[Data listing]
>>>

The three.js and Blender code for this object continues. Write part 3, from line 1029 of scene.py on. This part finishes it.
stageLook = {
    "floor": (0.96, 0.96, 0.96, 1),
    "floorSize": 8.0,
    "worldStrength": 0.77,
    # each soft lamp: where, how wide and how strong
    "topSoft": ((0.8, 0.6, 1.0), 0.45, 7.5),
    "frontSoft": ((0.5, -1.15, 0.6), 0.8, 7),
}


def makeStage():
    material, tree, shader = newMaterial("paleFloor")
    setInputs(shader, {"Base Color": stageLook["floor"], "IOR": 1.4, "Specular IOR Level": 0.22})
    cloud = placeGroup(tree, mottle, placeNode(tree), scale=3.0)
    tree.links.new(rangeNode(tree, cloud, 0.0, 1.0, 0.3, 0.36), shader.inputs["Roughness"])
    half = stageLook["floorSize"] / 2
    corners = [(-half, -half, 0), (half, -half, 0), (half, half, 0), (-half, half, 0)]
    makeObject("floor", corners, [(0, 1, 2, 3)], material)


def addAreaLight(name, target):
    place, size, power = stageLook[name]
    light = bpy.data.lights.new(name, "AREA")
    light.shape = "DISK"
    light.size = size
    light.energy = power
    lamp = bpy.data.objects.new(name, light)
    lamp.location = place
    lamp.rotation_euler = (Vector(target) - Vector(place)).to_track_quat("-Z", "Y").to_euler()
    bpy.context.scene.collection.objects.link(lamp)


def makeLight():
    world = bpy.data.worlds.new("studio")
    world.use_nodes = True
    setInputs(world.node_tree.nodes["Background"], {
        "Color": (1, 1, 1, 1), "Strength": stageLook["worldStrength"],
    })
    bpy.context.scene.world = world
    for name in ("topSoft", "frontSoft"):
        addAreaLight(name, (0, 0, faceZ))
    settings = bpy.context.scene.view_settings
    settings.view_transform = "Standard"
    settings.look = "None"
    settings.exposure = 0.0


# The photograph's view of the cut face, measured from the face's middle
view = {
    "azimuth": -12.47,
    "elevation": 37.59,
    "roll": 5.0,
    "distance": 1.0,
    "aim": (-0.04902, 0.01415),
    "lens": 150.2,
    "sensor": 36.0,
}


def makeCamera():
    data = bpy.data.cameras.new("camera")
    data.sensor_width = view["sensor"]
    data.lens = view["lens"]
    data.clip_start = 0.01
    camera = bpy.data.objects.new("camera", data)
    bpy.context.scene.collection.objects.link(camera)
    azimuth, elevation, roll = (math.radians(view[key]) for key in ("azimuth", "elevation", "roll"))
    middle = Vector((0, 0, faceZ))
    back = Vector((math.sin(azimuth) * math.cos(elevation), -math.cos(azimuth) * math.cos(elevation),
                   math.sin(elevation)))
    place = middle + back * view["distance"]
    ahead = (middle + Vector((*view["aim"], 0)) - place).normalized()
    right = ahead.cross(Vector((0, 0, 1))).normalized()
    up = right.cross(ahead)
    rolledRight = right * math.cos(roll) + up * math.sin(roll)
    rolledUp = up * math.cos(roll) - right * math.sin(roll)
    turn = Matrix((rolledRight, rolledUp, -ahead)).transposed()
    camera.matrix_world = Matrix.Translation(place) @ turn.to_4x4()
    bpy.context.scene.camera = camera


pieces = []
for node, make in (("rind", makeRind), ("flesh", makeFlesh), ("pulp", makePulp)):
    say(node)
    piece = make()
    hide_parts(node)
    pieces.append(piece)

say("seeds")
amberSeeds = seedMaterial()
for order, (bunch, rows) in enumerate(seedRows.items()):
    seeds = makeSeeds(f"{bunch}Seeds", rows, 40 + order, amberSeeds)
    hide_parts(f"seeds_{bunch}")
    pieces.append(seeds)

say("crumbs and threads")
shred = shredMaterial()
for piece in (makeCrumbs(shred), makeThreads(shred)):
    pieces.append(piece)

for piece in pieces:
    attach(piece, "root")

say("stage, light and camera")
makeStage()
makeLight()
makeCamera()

<<<
>>>

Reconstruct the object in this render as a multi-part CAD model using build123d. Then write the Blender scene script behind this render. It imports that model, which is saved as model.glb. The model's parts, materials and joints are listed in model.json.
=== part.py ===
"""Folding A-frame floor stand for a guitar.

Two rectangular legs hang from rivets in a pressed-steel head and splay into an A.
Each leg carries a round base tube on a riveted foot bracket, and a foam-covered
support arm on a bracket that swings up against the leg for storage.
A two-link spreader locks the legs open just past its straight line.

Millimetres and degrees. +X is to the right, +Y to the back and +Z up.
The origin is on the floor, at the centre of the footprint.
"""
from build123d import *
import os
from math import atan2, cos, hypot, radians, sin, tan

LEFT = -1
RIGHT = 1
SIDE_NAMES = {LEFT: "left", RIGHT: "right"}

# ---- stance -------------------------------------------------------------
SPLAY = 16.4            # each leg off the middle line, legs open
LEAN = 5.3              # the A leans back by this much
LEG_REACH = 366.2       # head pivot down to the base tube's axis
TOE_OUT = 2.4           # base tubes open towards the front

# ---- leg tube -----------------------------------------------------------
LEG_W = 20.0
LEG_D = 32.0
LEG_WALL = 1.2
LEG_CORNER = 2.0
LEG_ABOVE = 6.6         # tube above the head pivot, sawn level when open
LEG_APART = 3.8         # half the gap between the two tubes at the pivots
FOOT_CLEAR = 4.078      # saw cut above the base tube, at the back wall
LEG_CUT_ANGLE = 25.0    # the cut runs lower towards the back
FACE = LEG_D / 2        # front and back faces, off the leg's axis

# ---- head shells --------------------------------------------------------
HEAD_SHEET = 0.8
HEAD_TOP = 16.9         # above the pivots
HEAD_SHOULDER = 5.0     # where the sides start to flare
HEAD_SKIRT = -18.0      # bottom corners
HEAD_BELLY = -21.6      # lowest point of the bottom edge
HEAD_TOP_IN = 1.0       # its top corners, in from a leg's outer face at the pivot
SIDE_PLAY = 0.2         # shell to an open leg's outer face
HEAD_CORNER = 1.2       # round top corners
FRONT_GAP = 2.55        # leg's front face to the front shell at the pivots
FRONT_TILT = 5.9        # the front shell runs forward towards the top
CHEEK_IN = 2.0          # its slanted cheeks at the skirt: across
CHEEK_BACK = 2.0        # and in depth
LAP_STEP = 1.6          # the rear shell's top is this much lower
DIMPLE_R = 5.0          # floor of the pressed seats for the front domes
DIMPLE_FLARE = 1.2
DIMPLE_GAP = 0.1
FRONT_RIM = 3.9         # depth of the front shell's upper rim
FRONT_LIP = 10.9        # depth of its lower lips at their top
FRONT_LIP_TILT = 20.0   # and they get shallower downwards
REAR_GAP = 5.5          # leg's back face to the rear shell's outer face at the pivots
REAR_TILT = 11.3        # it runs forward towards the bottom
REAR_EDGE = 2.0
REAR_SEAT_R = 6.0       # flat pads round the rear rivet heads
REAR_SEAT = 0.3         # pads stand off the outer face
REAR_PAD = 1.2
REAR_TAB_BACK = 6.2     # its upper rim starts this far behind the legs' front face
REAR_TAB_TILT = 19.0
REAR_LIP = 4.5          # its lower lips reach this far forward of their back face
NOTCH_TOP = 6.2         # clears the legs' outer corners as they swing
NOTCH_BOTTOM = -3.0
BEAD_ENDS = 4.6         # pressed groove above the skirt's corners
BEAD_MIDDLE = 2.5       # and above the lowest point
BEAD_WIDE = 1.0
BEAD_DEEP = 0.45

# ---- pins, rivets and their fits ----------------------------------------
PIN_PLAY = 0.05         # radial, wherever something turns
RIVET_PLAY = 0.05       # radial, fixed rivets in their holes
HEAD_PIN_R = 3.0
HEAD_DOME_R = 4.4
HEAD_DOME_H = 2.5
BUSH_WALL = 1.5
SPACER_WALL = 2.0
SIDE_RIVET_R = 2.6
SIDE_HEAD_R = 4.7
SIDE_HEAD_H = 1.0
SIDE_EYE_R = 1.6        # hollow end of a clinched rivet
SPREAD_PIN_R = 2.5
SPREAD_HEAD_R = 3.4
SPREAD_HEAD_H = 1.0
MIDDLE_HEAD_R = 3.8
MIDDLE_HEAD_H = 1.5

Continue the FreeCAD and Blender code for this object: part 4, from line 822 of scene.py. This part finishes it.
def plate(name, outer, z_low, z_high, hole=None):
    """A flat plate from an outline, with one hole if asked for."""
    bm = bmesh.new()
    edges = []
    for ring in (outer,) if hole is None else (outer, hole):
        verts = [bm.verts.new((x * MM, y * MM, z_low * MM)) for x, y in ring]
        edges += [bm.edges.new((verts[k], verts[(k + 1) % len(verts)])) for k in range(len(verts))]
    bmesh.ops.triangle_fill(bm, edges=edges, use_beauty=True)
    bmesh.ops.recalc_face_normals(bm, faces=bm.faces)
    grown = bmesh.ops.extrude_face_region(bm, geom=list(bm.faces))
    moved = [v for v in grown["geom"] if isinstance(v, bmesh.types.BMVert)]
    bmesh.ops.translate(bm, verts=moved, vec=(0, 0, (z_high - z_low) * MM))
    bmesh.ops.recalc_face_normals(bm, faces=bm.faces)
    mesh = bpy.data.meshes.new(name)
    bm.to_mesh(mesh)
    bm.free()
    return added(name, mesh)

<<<

STATED PROBLEM:
What is wanted is an exact copy of the lines from the line containing "Reconstruct the object" to the line containing "for a guitar.", both lines included, and of no other line.

EXERCISE OUTPUT:
Reconstruct the object in this render as a multi-part CAD model using build123d. Then write the Blender scene script behind this render. It imports that model, which is saved as model.glb. The model's parts, materials and joints are listed in model.json.
=== part.py ===
"""Folding A-frame floor stand for a guitar.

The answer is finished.